Aqui, esta função fica bastante evidente quando, atuando verdadeiramente como legislador positivo, o Supremo se vale de interpretação ampliativa para atribuir às Guardas Municipais funções que nem a Constituição Federal, nem as leis de regência, parecem lhe atribuir. Como se viu no julgamento pretérito sobre a matéria (ADPF 995), questões de fato relacionadas ao tema da segurança pública foram expressamente consideradas na ratio da decisão.

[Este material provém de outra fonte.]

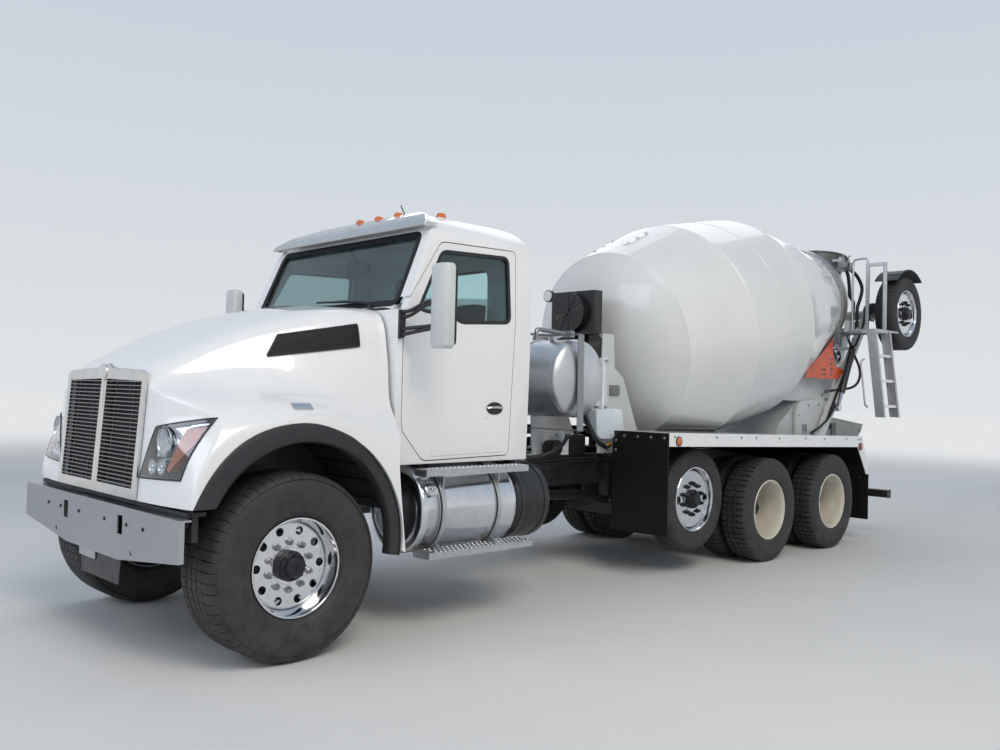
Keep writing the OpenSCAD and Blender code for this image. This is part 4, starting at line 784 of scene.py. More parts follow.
def nose_at(y, z):
    """The nose leans back a little, and sweeps back further outboard and higher up."""
    sweep = 0.2 * max(0, (abs(y) - 0.64) / 0.46) ** 2
    lean = 0.2 + 0.8 * min(max((z - 1.0) / 0.44, 0), 1) ** 2
    return 0.735 - 0.07 * (z - HOOD_Z) - sweep * lean


def hood_section(t, fine=4):
    """Half section at t as points (y, z, rear offset) from the crown to the fender's lower edge."""
    knots = [Vector((through(*r[0:3], t), through(*r[3:6], t), r[6])) for r in HOOD_ROWS]
    points = smooth_path([(-knots[1].x, knots[1].y, 0), *knots], fine)[fine:]
    return [Vector((min(max(p.x, 0), FENDER_Y + 0.002), p.y, p.z)) for p in points]


def inward(points, d):
    """Moves a half section towards its inside by d."""
    if not d:
        return points
    made = []
    for a, p, b in zip(points[:1] + points, points, points[1:] + points[-1:]):
        run = Vector((b.x - a.x, b.y - a.y)).normalized()
        made.append(Vector((max(p.x + run.y * d, 0), p.y - run.x * d, p.z)))
    made[0].x = 0
    return made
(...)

Essa racionalidade aparece de maneira clara na própria ementa do julgado, quando a Suprema Corte conclui: “É evidente a necessidade de união de esforços para o combate à criminalidade organizada e violenta, não se justificando, nos dias atuais da realidade brasileira, a atuação separada e estanque de cada uma das Polícias Federal, Civis e Militares e das Guardas Municipais; pois todas fazem parte do Sistema Único de Segurança Pública.”

Tais argumentos vêm à tona agora por ocasião do julgamento do recurso extraordinário aqui referido. Uma vez mais, o Supremo adota interpretação ampliativa do texto constitucional para reforçar as atribuições da Guarda Municipal anteriormente já definidas. Considerações em torno da criminalidade compõem o fundamento da decisão, o que significa dizer que o STF, a pretexto de tão só interpretar a Constituição Federal, participa de algum modo da própria formulação das políticas de segurança pública, permitindo que os Municípios passem a desempenhar papel mais presente no combate ao crime.

Tanto isso é verdade que, em diversos municípios de São Paulo, o próprio nome da Guarda Municipal foi alterado para Polícia Municipal, a revelar o princípio de uma profunda alteração que se avizinha e que certamente ainda vai gerar bastante controvérsia. Evidência disso é que, segundo noticia a imprensa, a Justiça de São Paulo já derrubou até o momento quatorze leis municipais que promoviam esta mudança de nomenclatura.

Este é apenas um pequeno exemplo de como o tema será doravante tratado e é revelador de como a decisão do STF sobre a matéria é um exemplo definitivo sobre como suas decisões ultrapassam a mera interpretação normativa para alcançar, de modo direto, a formulação de políticas públicas.